* _WHAT TO DO_
Return the lines from the line containing "its lower edge" through the line containing "in imported if" exactly. No other line should appear in the answer.
================================
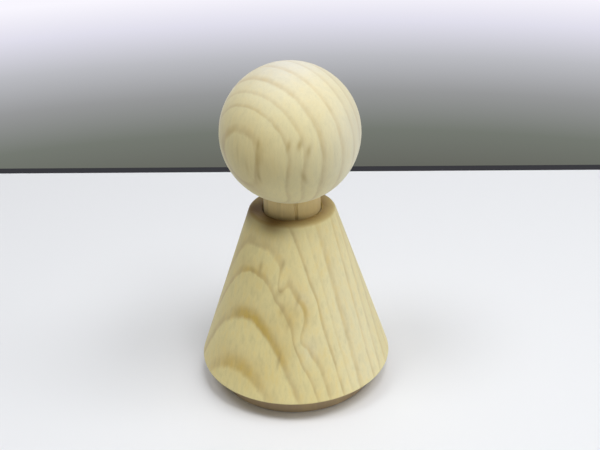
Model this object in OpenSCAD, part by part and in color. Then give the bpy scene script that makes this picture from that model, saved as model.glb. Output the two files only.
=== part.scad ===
// Turned peg doll: a ball head on a short dowel neck, a cone body and a round foot under the cone.
// The doll stands on its foot. Its axis is the Z axis, and the origin is the middle of the foot's underside.
// The front of the doll looks along -Y.

/* [Head] */
// Diameter of the ball
ball_d = 24; // [20:0.5:28]
// Depth of the dowel hole, from the lowest point of the ball
ball_hole_depth = 9; // [6:0.5:12]

/* [Neck] */
// Diameter of the dowel
dowel_d = 10; // [8:0.5:12]
// Height of the ball's lowest point over the shoulder
neck_rise = 2; // [1:0.25:4]
// Chamfer on both ends of the dowel
dowel_chamfer = 0.8; // [0.4:0.1:1.2]
// Width of the glue groove that runs down the dowel
groove_w = 0.7; // [0.4:0.05:1]
// Depth of the glue groove
groove_depth = 0.35; // [0.2:0.05:0.6]
// Turn of the glue groove from the front of the doll, in degrees
groove_turn = 8; // [-180:1:180]

/* [Body] */
// Height of the cone, from its underside to its flat top
cone_h = 30; // [24:0.5:40]
// Diameter of the cone at its underside, before the rim is rounded
rim_d = 35; // [32:0.5:42]
// Diameter of the cone at its top, before the shoulder is rounded
shoulder_d = 15; // [14.5:0.5:20]
// Radius of the rounded shoulder
shoulder_round = 0.8; // [0.4:0.1:1.2]
// Radius that takes the sharpness off the rim
rim_round = 0.3; // [0.1:0.05:0.6]
// Depth of the dowel hole in the top of the cone
cone_hole_depth = 12; // [8:0.5:16]

/* [Foot] */
// Diameter of the foot disc
foot_d = 29; // [24:0.5:31]
// Height of the foot disc below the cone
foot_h = 4; // [2.5:0.25:6]
// Radius of the edge that the doll stands on
foot_round = 0.4; // [0.2:0.1:0.8]
// Diameter of the spigot that centres the foot under the cone
spigot_d = 10; // [8:0.5:12]
// Height of the spigot
spigot_h = 3; // [2:0.5:5]
// Chamfer on the end of the spigot
spigot_chamfer = 0.5; // [0.2:0.1:0.8]

/* [Holes and glue] */
// Room for glue all round a dowel or spigot
glue_gap = 0.1; // [0.05:0.05:0.2]
// Countersink at the mouth of a hole in a flat face
mouth_ease = 0.3; // [0.1:0.1:0.5]
// Diameter of the mark that the drill's centre point leaves in the floor of a hole
point_d = 1.6; // [1:0.1:2.4]
// Depth of that mark
point_depth = 0.8; // [0.4:0.1:1.2]

/* [Hidden] */
$fn = 96;

// Every cut runs past its face by this much
overrun = 1;

ball_r = ball_d / 2;
dowel_r = dowel_d / 2;
rim_r = rim_d / 2;
shoulder_r = shoulder_d / 2;
foot_r = foot_d / 2;
spigot_r = spigot_d / 2;

// Heights above the surface that the doll stands on
shoulder_z = foot_h + cone_h;
ball_bottom_z = shoulder_z + neck_rise;
ball_centre_z = ball_bottom_z + ball_r;
dowel_bottom_z = shoulder_z - cone_hole_depth;
dowel_length = cone_hole_depth + neck_rise + ball_hole_depth;

// Slope of the cone's side away from the axis
flank_angle = atan2(rim_r - shoulder_r, cone_h);

// Natural and eased wood tones
pale_wood = "#dfd6ad";
shaded_wood = "#cfc294";
end_grain = "#c2b283";

// Outline of a round bar that stands on z = 0, with a chamfer at the bottom and at the top
module bar_outline(r, length, bottom_chamfer, top_chamfer) {
    polygon([
        [0, 0],
        [r - bottom_chamfer, 0],
        [r, bottom_chamfer],
        [r, length - top_chamfer],
        [r - top_chamfer, length],
        [0, length],
    ]);
}

// A drilled hole that goes down from z = 0, with a flat floor and the mark of the drill's centre point
module drilled_hole(d, depth) {
    translate([0, 0, -depth])
        cylinder(d = d, h = depth + overrun);
    translate([0, 0, -depth - point_depth])
        cylinder(d1 = 0, d2 = point_d, h = point_depth);
}

// The countersink of a hole whose mouth is at z = 0
module countersink(d) {
    translate([0, 0, -mouth_ease])
        cylinder(d1 = d, d2 = d + 2 * (mouth_ease + overrun), h = mouth_ease + overrun);
}

module head_ball() {
    color(pale_wood)
        difference() {
            translate([0, 0, ball_centre_z])
                sphere(d = ball_d);
            translate([0, 0, ball_bottom_z])
                mirror([0, 0, 1])
                    drilled_hole(dowel_d + 2 * glue_gap, ball_hole_depth);
        }
}

module neck_dowel() {
    color(shaded_wood)
        translate([0, 0, dowel_bottom_z])
            difference() {
                rotate_extrude()
                    bar_outline(dowel_r, dowel_length, dowel_chamfer, dowel_chamfer);
                rotate([0, 0, groove_turn])
                    translate([0, groove_depth - groove_w / 2 - dowel_r, -overrun])
                        cylinder(d = groove_w, h = dowel_length + 2 * overrun);
            }
}

// Half outline of the cone, standing on z = 0, with a true arc at the rim and at the shoulder
module cone_outline() {
    out = [cos(flank_angle), sin(flank_angle)];
    shoulder_centre = [
        shoulder_r + shoulder_round * (tan(flank_angle) - 1 / cos(flank_angle)),
        cone_h - shoulder_round,
    ];
    rim_centre = [
        rim_r - rim_round * (tan(flank_angle) + 1 / cos(flank_angle)),
        rim_round,
    ];
    polygon([
        [0, 0],
        [rim_centre.x, 0],
        rim_centre + rim_round * out,
        shoulder_centre + shoulder_round * out,
        [shoulder_centre.x, cone_h],
        [0, cone_h],
    ]);
    translate(shoulder_centre)
        circle(r = shoulder_round);
    translate(rim_centre)
        circle(r = rim_round);
}

module cone_body() {
    color(pale_wood)
        translate([0, 0, foot_h])
            difference() {
                rotate_extrude()
                    cone_outline();
                translate([0, 0, cone_h]) {
                    drilled_hole(dowel_d + 2 * glue_gap, cone_hole_depth);
                    countersink(dowel_d + 2 * glue_gap);
                }
                mirror([0, 0, 1]) {
                    drilled_hole(spigot_d + 2 * glue_gap, spigot_h + glue_gap);
                    countersink(spigot_d + 2 * glue_gap);
                }
            }
}

// Half outline of the disc that the doll stands on, with a true arc round its lower edge
module foot_outline() {
    polygon([
        [0, 0],
        [foot_r - foot_round, 0],
        [foot_r, foot_round],
        [foot_r, foot_h],
        [0, foot_h],
    ]);
    translate([foot_r - foot_round, foot_round])
        circle(r = foot_round);
}

module foot_disc() {
    color(end_grain) {
        rotate_extrude()
            foot_outline();
        translate([0, 0, foot_h])
            rotate_extrude()
                bar_outline(spigot_r, spigot_h, 0, spigot_chamfer);
    }
}

head_ball();
neck_dowel();
cone_body();
foot_disc();
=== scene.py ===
"""The looks of a small turned peg doll: bare pale wood on a plain white table, in soft light.

Lengths are in metres and angles in radians, unless a name says otherwise. The grain of each piece is worked
out in millimetres, because that is how growth rings are thought of.
"""

import logging
import math
from dataclasses import dataclass, field
from enum import Enum

import bmesh
import bpy
from mathutils import Matrix, Vector


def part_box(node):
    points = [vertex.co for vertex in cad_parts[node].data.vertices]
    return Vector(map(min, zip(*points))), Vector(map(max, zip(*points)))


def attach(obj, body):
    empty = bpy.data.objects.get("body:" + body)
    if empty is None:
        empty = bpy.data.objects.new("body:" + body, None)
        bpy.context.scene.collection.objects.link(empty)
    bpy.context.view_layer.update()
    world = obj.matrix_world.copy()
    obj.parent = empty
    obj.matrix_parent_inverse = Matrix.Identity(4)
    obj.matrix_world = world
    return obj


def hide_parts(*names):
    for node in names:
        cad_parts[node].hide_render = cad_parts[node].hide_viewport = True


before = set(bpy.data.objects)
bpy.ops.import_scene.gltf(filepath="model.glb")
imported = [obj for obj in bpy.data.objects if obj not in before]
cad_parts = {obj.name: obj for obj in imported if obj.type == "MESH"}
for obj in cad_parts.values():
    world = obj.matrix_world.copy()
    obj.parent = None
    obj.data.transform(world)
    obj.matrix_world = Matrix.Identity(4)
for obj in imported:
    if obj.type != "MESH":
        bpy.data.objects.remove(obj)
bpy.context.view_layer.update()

BODY = "root"
MM = 0.001
PER_MM = 1000.0
WEAR_NAME = "eased_edge"
STRAIGHT_DOWN = -math.pi / 2
STRAIGHT_UP = math.pi / 2

log = logging.getLogger("peg_doll")

Point = tuple[float, float]
Colour = tuple[float, float, float]
Triple = tuple[float, float, float]
Node = bpy.types.Node
Socket = bpy.types.NodeSocket
Tree = bpy.types.NodeTree


class Seat(Enum):
    """The four turned pieces, by the node that each one stands for."""

    HEAD = "head_ball"
    NECK = "neck_dowel"
    CONE = "cone_body"
    FOOT = "foot_disc"


# Helpers


def put(name: str, data: bpy.types.ID) -> bpy.types.Object:
    """Puts a new object in the scene.

    Args:
        name: Its name.
        data: Its mesh, light or camera.

    Returns:
        The new object.
    """
    made = bpy.data.objects.new(name, data)
    bpy.context.scene.collection.objects.link(made)
    return made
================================
* _OUTPUT_
// Half outline of the disc that the doll stands on, with a true arc round its lower edge
module foot_outline() {
    polygon([
        [0, 0],
        [foot_r - foot_round, 0],
        [foot_r, foot_round],
        [foot_r, foot_h],
        [0, foot_h],
    ]);
    translate([foot_r - foot_round, foot_round])
        circle(r = foot_round);
}

module foot_disc() {
    color(end_grain) {
        rotate_extrude()
            foot_outline();
        translate([0, 0, foot_h])
            rotate_extrude()
                bar_outline(spigot_r, spigot_h, 0, spigot_chamfer);
    }
}

head_ball();
neck_dowel();
cone_body();
foot_disc();
=== scene.py ===
"""The looks of a small turned peg doll: bare pale wood on a plain white table, in soft light.

Lengths are in metres and angles in radians, unless a name says otherwise. The grain of each piece is worked
out in millimetres, because that is how growth rings are thought of.
"""

import logging
import math
from dataclasses import dataclass, field
from enum import Enum

import bmesh
import bpy
from mathutils import Matrix, Vector


def part_box(node):
    points = [vertex.co for vertex in cad_parts[node].data.vertices]
    return Vector(map(min, zip(*points))), Vector(map(max, zip(*points)))


def attach(obj, body):
    empty = bpy.data.objects.get("body:" + body)
    if empty is None:
        empty = bpy.data.objects.new("body:" + body, None)
        bpy.context.scene.collection.objects.link(empty)
    bpy.context.view_layer.update()
    world = obj.matrix_world.copy()
    obj.parent = empty
    obj.matrix_parent_inverse = Matrix.Identity(4)
    obj.matrix_world = world
    return obj


def hide_parts(*names):
    for node in names:
        cad_parts[node].hide_render = cad_parts[node].hide_viewport = True


before = set(bpy.data.objects)
bpy.ops.import_scene.gltf(filepath="model.glb")
imported = [obj for obj in bpy.data.objects if obj not in before]
cad_parts = {obj.name: obj for obj in imported if obj.type == "MESH"}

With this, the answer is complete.